We bomb down the east side of the pass, leaning left and then right, over and over again, as the road switchbacks its way down and away from the lava fields. Kristen shouts "You fucker!" at an RV that decides to drift several feet over the double yellow line at the center of the road because the driver is so old, disinterested, or overmatched — or some combination of the three — that he no longer has the ability to keep such a wide vehicle pointed in the right direction at all times.
At one point we hit a stretch where we travel more than eight miles without pedaling and without a single car passing us. It's a symphony of wind noise, tires howling on the pavement, and fast-spinning hubs. As we drop lower, with our hands sore from gripping the brakes and our shoulders tired from leaning forward, we drop into a different part of Oregon, where the trees stand farther apart and have redder trunks and fill our noses with the smell of pine. When we step off the highway and into the woods for a moment, the dried needles and pine cones crackle beneath our feet.
There's also a psychological change. I've left Western Oregon behind. I've left behind the kind of landscape that I grew up with in Seattle and that I lived with in Portland for the last six months. And in so doing, this trip now feels like it's leaving charted territory — it's heading off into places more unfamiliar than familiar. I get excited just thinking about what might be coming, even though I have only a vague idea of what that might be.
"You're visiting the produce stand instead of the gas station in front of you?" Kristen asks after we roll into Sisters. "Who are you?"
In case you're afraid I might be going healthy, don't worry. We order pizza five minutes later.
After lunch we head to Jim's house, where we meet his wife Jill and their sons Chad and Travis. We spend the rest of the afternoon cleaning up and relaxing and learning about Jim's ride from Montana to Kansas City next spring, and how he and Jill moved to this part of the state last year so that they could take advantage of all the hiking and biking opportunities in the area.
With the wind picking up and clouds rolling in, Kristen puts together for us a dinner of kale, blackberries, trail mix, and apples thrown into a flour tortilla big enough to suffocate an adult, which tastes better than it sounds. And again I'll point out that it's still not as appealing to me as, say, pot roast and mashed potatoes and gravy, with chocolate cream pie for dessert. But I've decided that although there are many things I want to accomplish on this trip, congestive heart failure isn't one of them. Of course when later I'm offered some of Jim's home-brewed beer, along with apple cobbler and ice cream and also chocolate, I say yes to them all, because it would be impolite not to.

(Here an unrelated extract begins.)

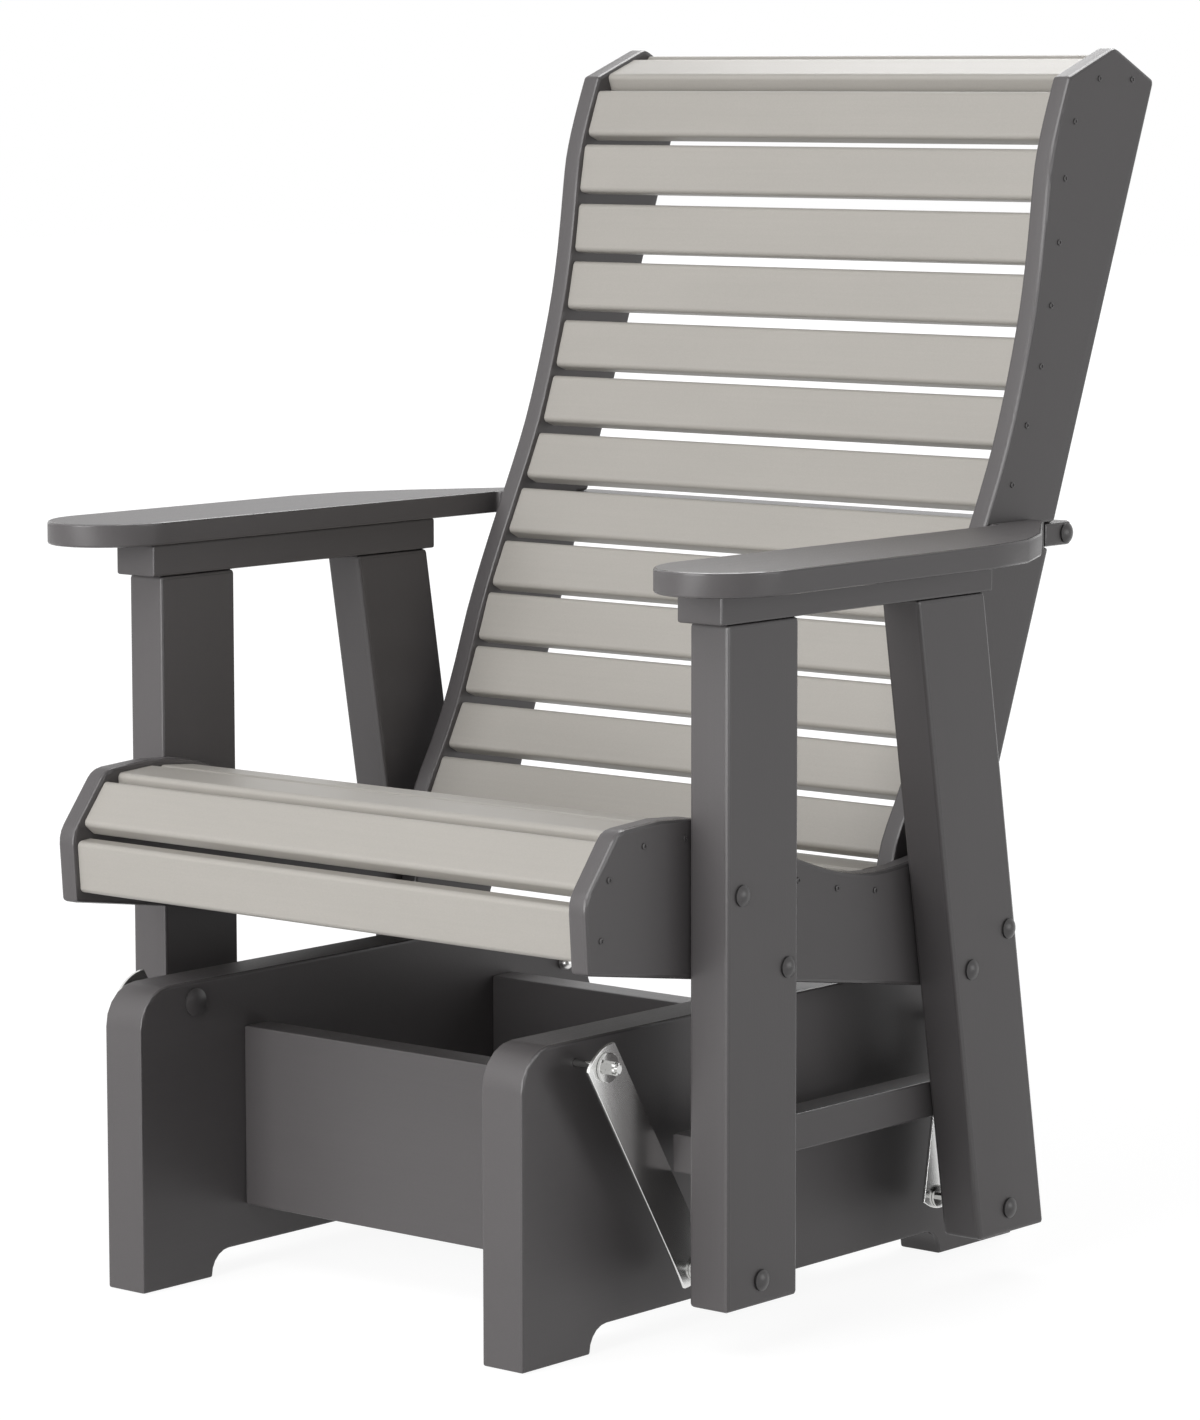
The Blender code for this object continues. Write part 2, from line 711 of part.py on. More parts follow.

We eat and drink while spending time with the family around the dinner table, trying to understand the rules and scoring of the railroad empire-building game they're playing, which is tough because our bodies are still recovering from the long, slow climb up the mountain yesterday. They've been trying to convince us to go to bed since like 4:00 in the afternoon.
Tomorrow we'll recover. Our plan is to ride three miles back to Sisters and then not do anything else for the rest of the day. Nothing else could be better right now.